There is #226 which we need to fix and probably adding a dataset_split kwarg to the evaluator is necessary such that we don't need to pass the loaded datasets to each evaluator.

Post-processing

I am not so familiar with how a harness should work - does it require to compute an overall score? Do we need to provide a function that takes the list of all result dicts and computes an aggregated score?

lm-evaluation-harness

When we setup the Harness should we make sure we are easily compatible with the lm-evaluation-harness so we could easily integrate it?

Right time?

I think the main application for a harness are general language models rather than models such as classifiers etc since those usually don't transfer well to other tasks (sentiment is maybe the one exception for classification). So we would need an evaluator first that takes a language model and a supervised task and computes the scores. Should we add this first? I think the needs will become much clearer once we have that and if we can solve a use-case while developing it we can maximise nailing the API.

What do you think?

Aug 04 '22 16:08 lvwerra

Thanks @lvwerra 🌊

Skipping the config sounds fine to me. I had modelled this after the Transformers return AutoConfig.from_pretrained(*args, **kwargs) logic but am also happy to init the Harness object directly, will change.
Right now we allow a user to pass in the model via config.model or to harness.run(model_or_pipeline=...) but I'm OK to remove the first option and only allow them to pass it into harness.run!
I don't have strong feelings about harness.run vs harness.evaluate but I do think that the word evaluate is used a lot here (lol) in various contexts and I often hear people refer to it as "run the evaluation harness", hence run being a sensical name. Not a strong opinion though, so if you feel differently then .evaluate would be fine too.
re: postprocessing, no: the metric ranges can be unscaled and thus not good candidates for meaningful averaging/aggregating; often the results are reported per-task in tabular format so the current output of Evaluator actually works quite well (we report a dictionary with each result output from the Evaluator as a key; this is easily transformable into a dataframe or whatever downstream format the user wants to work in)
Yes, I'm going to try out writing up a JSON which will run the lm-evaluation-harness after we finalize design!
For "right time" + "dataset splits" comments: good points, I can take a look at those shortly before continuing design on this

Aug 04 '22 19:08 mathemakitten

Skipping the config sounds fine to me. I had modelled this after the Transformers return AutoConfig.from_pretrained(*args, **kwargs) logic but am also happy to init the Harness object directly, will change.

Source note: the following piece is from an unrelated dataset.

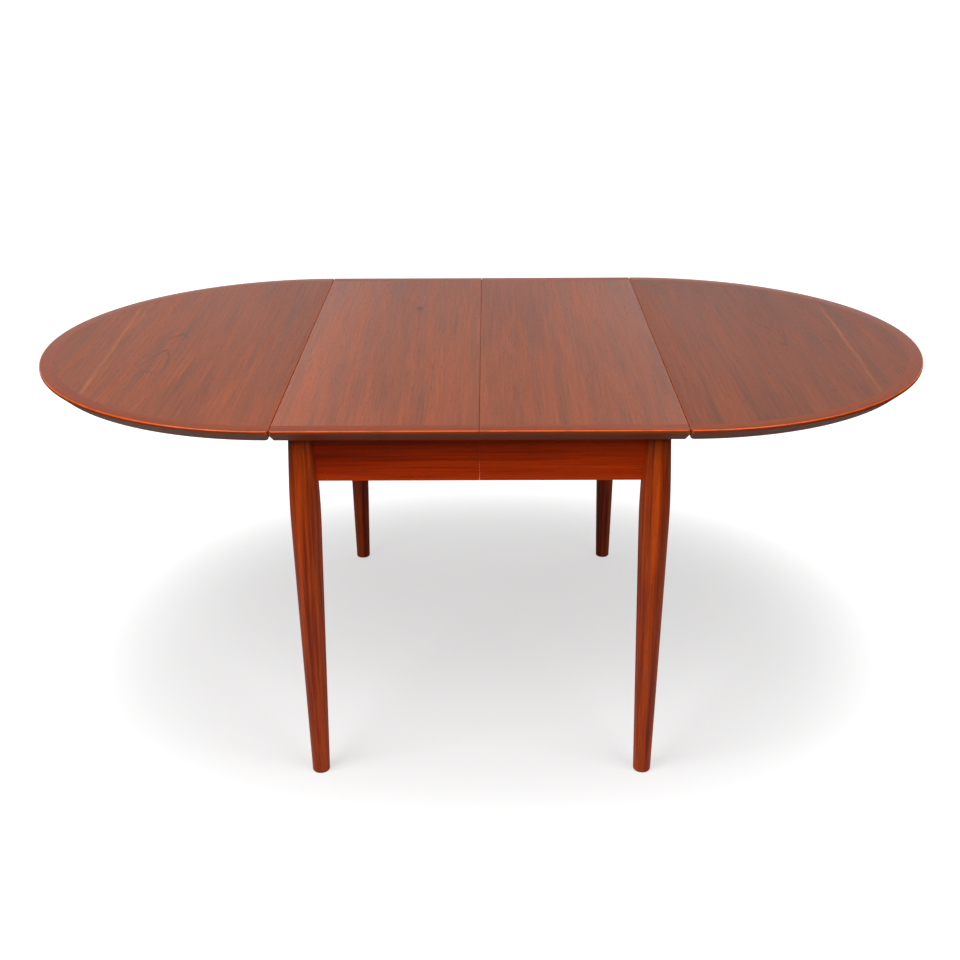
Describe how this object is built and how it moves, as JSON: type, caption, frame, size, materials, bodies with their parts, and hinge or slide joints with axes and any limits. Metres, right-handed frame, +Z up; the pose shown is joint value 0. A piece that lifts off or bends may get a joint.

I guess it's slightly different because it is then used with AutoModel. I think there we don't need that extra step.

Right now we allow a user to pass in the model via config.model or to harness.run(model_or_pipeline=...) but I'm OK to remove the first option and only allow them to pass it into harness.run!

I feel like the model/pipeline should have a special place. The harness object is defined by a list of tasks via the config and then runs a model through those tasks. So I am in favour in specifically pass it in run.

I don't have strong feelings about harness.run vs harness.evaluate but I do think that the word evaluate is used a lot here (lol)

Fair point, I also don't have strong feeling so let's keep run (or compute which would be similar to metrics and evaluators).

Yes, I'm going to try out writing up a JSON which will run the lm-evaluation-harness after we finalize design!

I think that would be a great goal with this PR: add the Harness and the lm-evaluation-harness (or at least a minimal version of it). We could host canonical on an org evaluate-harness (similar to https://huggingface.co/evaluate-metric). If we add a README they would come with a nice documentation page too.

PS: I have a slight preference to call from_json rather from_config which can point to a repo. Also keeps the door open should we want to support other formats.

Aug 05 '22 09:08 lvwerra

Merging with main resulted in a ton of extra commits from the merge commits which has made the history on this branch really difficult to read/rebase so I'll likely redo this whole PR on a new branch.

We talked about uploading harness config files as Datasets as opposed to a Space, which isn't yet accounted for in this PR, but all that has to change is the harness loading logic (both datasets and spaces support JSON files IIRC).

I'll also provide an example of how this works but with GLUE as opposed to the (much bigger and more complicated) Eleuther harness. A lot of the zero-shot tasks are currently unsupported because they require data preprocessing to get the examples into a format suitable for the task, which we don't yet properly support.

Sep 23 '22 22:09 mathemakitten